Finding Melissa is no longer a secret. With my identity revealed on the About page, it was never a very good one; but the level of ownership that I’ve taken has gradually increased. I have, in the main, been okay with this, after all, it’s been my decision; but, recently, I’ve been wondering if I’m really as okay with it as I think. I have caught myself, on several occasions, catastrophising that if my site is “found” or my “real-life” identity connected, the consequences will automatically be bad.

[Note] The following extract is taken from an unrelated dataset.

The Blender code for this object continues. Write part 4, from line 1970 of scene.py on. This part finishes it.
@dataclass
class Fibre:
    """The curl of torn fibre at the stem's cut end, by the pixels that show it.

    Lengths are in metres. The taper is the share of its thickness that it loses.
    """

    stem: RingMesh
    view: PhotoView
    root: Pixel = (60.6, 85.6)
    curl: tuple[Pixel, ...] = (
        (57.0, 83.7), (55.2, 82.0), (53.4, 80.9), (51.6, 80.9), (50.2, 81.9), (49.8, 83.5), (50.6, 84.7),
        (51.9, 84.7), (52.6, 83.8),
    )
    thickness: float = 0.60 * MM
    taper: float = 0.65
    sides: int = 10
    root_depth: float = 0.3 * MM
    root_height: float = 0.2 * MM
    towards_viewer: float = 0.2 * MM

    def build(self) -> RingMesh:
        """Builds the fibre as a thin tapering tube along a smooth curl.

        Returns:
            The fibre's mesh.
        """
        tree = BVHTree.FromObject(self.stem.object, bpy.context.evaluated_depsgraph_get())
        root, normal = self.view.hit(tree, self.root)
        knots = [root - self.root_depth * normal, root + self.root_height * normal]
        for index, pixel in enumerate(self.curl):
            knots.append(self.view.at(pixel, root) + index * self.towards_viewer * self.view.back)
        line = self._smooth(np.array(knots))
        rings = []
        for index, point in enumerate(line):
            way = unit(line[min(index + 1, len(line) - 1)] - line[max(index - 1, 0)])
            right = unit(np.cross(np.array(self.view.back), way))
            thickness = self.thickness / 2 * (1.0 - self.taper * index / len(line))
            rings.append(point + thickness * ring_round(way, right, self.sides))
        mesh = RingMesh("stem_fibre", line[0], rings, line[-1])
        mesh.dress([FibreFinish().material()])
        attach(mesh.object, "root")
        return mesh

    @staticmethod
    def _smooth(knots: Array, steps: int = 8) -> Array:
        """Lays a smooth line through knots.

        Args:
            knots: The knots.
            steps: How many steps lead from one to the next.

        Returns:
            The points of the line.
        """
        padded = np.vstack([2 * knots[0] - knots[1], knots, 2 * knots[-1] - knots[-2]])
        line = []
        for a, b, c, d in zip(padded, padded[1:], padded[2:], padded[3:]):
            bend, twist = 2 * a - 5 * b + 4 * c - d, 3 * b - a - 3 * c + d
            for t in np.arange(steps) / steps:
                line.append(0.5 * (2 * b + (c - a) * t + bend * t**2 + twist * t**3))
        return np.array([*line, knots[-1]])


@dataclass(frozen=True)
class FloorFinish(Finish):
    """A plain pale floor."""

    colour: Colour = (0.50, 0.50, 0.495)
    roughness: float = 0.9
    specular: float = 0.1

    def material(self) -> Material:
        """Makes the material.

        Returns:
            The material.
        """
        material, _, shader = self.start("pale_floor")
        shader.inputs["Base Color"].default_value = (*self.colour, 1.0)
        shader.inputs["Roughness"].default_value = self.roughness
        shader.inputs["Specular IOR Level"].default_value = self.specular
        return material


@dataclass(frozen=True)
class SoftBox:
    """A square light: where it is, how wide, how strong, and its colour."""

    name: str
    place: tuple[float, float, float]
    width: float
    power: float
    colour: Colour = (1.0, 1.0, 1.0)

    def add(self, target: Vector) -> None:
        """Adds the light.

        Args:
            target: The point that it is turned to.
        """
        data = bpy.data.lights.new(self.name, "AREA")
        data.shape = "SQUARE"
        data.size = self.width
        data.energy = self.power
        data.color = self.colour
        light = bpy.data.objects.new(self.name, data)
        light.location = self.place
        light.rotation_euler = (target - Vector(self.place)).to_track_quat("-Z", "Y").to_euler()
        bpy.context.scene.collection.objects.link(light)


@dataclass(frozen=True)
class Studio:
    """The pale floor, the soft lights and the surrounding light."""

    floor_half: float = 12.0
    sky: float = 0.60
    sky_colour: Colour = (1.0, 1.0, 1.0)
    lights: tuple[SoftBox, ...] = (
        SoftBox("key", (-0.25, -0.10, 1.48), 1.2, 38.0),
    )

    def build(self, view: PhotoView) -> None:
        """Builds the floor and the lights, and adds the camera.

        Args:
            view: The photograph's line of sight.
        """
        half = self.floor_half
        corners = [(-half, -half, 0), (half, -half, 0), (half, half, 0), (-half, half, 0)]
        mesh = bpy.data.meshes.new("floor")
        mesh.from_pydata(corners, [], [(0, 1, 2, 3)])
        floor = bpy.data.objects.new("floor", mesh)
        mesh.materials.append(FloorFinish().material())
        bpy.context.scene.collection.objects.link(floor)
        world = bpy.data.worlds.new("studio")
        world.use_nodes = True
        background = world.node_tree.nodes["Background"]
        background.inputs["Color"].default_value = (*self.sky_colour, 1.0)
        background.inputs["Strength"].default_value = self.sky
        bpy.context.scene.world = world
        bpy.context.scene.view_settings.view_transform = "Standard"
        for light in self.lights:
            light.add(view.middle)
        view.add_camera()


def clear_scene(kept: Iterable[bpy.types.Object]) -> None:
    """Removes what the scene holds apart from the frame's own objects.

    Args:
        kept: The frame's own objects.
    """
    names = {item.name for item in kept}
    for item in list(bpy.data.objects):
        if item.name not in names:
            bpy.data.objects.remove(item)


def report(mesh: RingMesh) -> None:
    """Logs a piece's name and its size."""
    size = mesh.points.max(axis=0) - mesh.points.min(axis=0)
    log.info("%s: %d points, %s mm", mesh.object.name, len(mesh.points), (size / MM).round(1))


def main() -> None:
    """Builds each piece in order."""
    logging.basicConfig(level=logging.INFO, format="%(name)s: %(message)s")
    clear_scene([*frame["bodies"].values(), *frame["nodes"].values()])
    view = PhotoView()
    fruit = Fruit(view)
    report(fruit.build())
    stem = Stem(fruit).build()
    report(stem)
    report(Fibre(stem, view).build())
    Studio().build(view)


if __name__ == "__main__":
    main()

No one will want to share a flat with me. I’ll spoil my professional reputation. I’ll become a source of gossip. There will be whispering and pointing and people will give me a wide berth on the street.
That kind of thing.
I nearly associated my response with stigma, then I realised that it is more akin to shame. I don’t necessarily need anyone else to point their finger or assign me with a name; I am already doing that myself.
I am already doing that myself – and yet the things that I am most ashamed of have also informed my greatest achievement: they come together hand in hand. The same experiences that nearly destroyed me have also made me who I am –
And in the act of exposing the illness, I have also exposed myself.

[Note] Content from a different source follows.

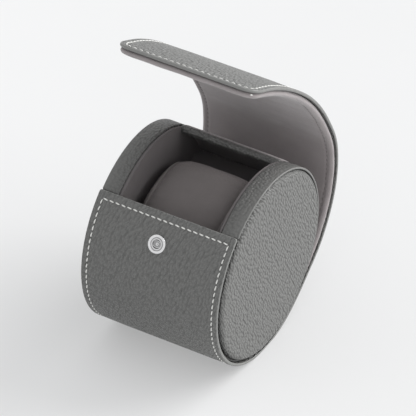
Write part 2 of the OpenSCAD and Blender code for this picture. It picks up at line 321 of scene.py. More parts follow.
class Nodes:
    """Short names for building the node tree of a material or of the world."""

    def __init__(self, owner, kind="Material"):
        self.owner = owner
        owner.use_nodes = True
        self.tree = owner.node_tree
        self.tree.nodes.clear()
        self.out = self.add(f"Output{kind}")

    def feed(self, sockets, *values):
        """Sets inputs in turn, each from a number, a colour or another node's output."""
        for sock, value in zip(sockets, values):
            if isinstance(value, (int, float, tuple)):
                sock.default_value = value
            else:
                self.tree.links.new(value, sock)

    def add(self, kind, props=None, **inputs):
        """A node with some of its properties and inputs set."""
        node = self.tree.nodes.new(f"ShaderNode{kind}")
        for key, value in (props or {}).items():
            setattr(node, key, value)
        self.feed([node.inputs[key.replace("_", " ")] for key in inputs], *inputs.values())
        return node

    def read(self, name, out="Fac"):
        """An attribute of the mesh."""
        return self.add("Attribute", {"attribute_name": name}).outputs[out]

    def coords(self, own):
        """Place on the surface in mm: the piece's own attribute, or its rest position."""
        if own:
            return self.read(own, "Vector")
        return self.stretch(self.add("TexCoord").outputs["Object"], (1000, 1000, 1000))

    def stretch(self, vec, scale):
        return self.add("Mapping", Vector=vec, Scale=scale).outputs["Vector"]

    def noise(self, vec, scale, detail=2.0, rough=0.5, out="Fac"):
        return self.add("TexNoise", Vector=vec, Scale=scale, Detail=detail, Roughness=rough).outputs[out]

    def maths(self, op, a, b):
        node = self.add("Math", {"operation": op})
        self.feed(node.inputs, a, b)
        return node.outputs[0]

    def ramp(self, fac, stops):
        """Colours along a factor; each stop is a position with a colour or a grey."""
        node = self.add("ValToRGB", Fac=fac)
        els = node.color_ramp.elements
        while len(els) < len(stops):
            els.new(0.5)
        for e, (pos, col) in zip(els, stops):
            e.position = pos
            e.color = col if hasattr(col, "__len__") else (col, col, col, 1)
        return node.outputs["Color"]

    def mix(self, fac, a, b):
        node = self.add("Mix", {"data_type": "RGBA"})
        self.feed([sock for sock in node.inputs if sock.enabled], fac, a, b)
        return [sock for sock in node.outputs if sock.enabled][0]

    def bump(self, height, strength, distance):
        return self.add("Bump", Height=height, Strength=strength, Distance=distance).outputs["Normal"]

    def surface(self, **values):
        """Sends a shader with these values to the output, and gives the finished material."""
        self.feed(self.out.inputs, self.add("BsdfPrincipled", **values).outputs["BSDF"])
        return self.owner

    def seen(self):
        """1 where a camera, glossy or transmission ray looks, 0 for the rays that carry light."""
        path = self.add("LightPath")
        shown = self.maths("MAXIMUM", path.outputs["Is Camera Ray"], path.outputs["Is Glossy Ray"])
        return self.maths("MAXIMUM", shown, path.outputs["Is Transmission Ray"])

    def between(self, fac, a, b):
        """Sends a mix of two shaders to the output."""
        blend = self.add("MixShader")
        self.feed(blend.inputs, fac, a, b)
        self.feed(self.out.inputs, blend.outputs[0])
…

It is this bit that I am struggling with at the moment. It has got me in a bit of a stranglehold. I do not regret what I have written, nor feel the need to resurrect the wall between Melissa and Finding Melissa – I’m just a little afraid of what people might think.
I am also a little confused: “They don’t need to find out” makes everything a secret again; “Just don’t tell anyone” reaffirms the shame. And round we go again.
There is probably not an easy answer, nor one that applies to every situation I find myself in, or every person that I meet. I don’t know whether googling potential flatmates is common practice and my fears are grounded; or whether, actually, the judgments mostly belong to me. I have no idea whether careers fall on personal revelations, or whether there is a sign hovering over my head that will alert people to my messy past. I suspect not, and I have no evidence to support the former –
Just a little voice, echoing a few prickly memories from when I first became ill, that is proving hard to evict.